Avoiding discussing politics in formal education more often than not produces young adults who are unaware or misinformed about issues happening around them. Having never been taught why problems that don’t affect them personally still ought to be valued, these adults consequently struggle with empathy and inclusion. Having never been taught how to respectfully disagree with an opinion, they are defensive and vitriolic in their arguments. While we might produce renowned engineers and budding entrepreneurs, we aren’t producing sensitive, independently thinking individuals.

According to data from the Election Commission of India, 45 million young people have been added to the electoral rolls since 2014, expanding it by 5%. In 2020, the youth make up 34% of India’s population. The impact of the youth on politics is only increasing, and so are the perils of having a misinformed opinion, or just as bad, no opinion at all.

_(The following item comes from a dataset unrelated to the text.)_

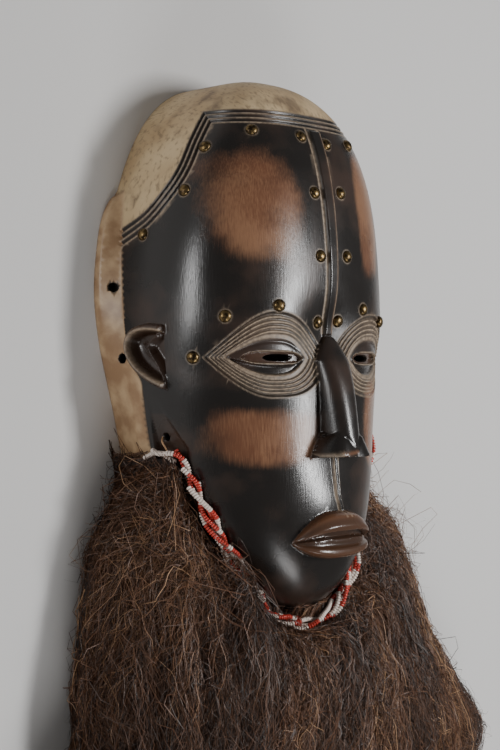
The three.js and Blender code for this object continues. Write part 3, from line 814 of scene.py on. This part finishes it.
def hole_cutters():
    """Bodies for the round holes of flange and jaw, from a centre, a direction, a radius and a length,
    and for the slits of the eyes."""
    cutters = []
    for side in (-1, 1):
        for centre, direction, radius, length in BORES:
            centre = np.array(centre, float) * [side, 1, 1]
            axis = unit(np.array(direction, float) * [side, 1, 1])
            ends = [centre - axis * length / 2, centre + axis * length / 2]
            points, _ = tube_points(ends, radius, BORE_SIDES)
            cutters.append(cutter("hole", [points[:BORE_SIDES], points[BORE_SIDES:]]))
        q = np.linspace(-1, 1, 15)
        x = side * SLIT["x"] + SLIT["half"] * q
        half = SLIT["height"] * (1 - q ** 4) + 0.3
        outline = np.concatenate([np.stack([x, EYE["y"] - half], 1),
                                  np.stack([x, EYE["y"] + half], 1)[::-1]])
        rings = [np.column_stack([outline, np.full(len(outline), z)]) for z in SLIT["cut"]]
        cutters.append(cutter("slit", rings))
    return cutters


def cut_holes(body):
    for tool in hole_cutters():
        step = body.modifiers.new("cut", "BOOLEAN")
        step.operation = "DIFFERENCE"
        step.solver = "EXACT"
        step.object = tool
    bpy.context.view_layer.update()
    graph = bpy.context.evaluated_depsgraph_get()
    finished = bpy.data.meshes.new_from_object(body.evaluated_get(graph))
    tools = [m.object for m in body.modifiers]
    body.modifiers.clear()
    body.data = finished
    for tool in tools:
        bpy.data.objects.remove(tool)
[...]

How then, can educators facilitate a platform for healthy debate, without becoming divisive and exclusive?  The way forward could begin by anchoring classroom discussions in a framework of concepts like justice and equality. This would involve making justice-oriented pedagogical choices: through revising and updating curriculum to make it more responsive to the current political climate as well as the increased exposure children already have through media, by cultivating respect for differing opinions and sensitivity towards vulnerable minorities through empathy-building exercises like stakeholder debates, through stimulating independent thinking and critical analysis of information and other such methods. The shift towards a proactive, engaged approach to politics will not happen overnight and requires equipping teachers with these skills, along with other skills of conflict moderation and resolution, before equipping students with information. A foundational education in politics does not mandate the teacher to espouse political beliefs. It merely requires them to ask students to think harder about the realities of our society; realities that will only benefit from the active engagement of young minds.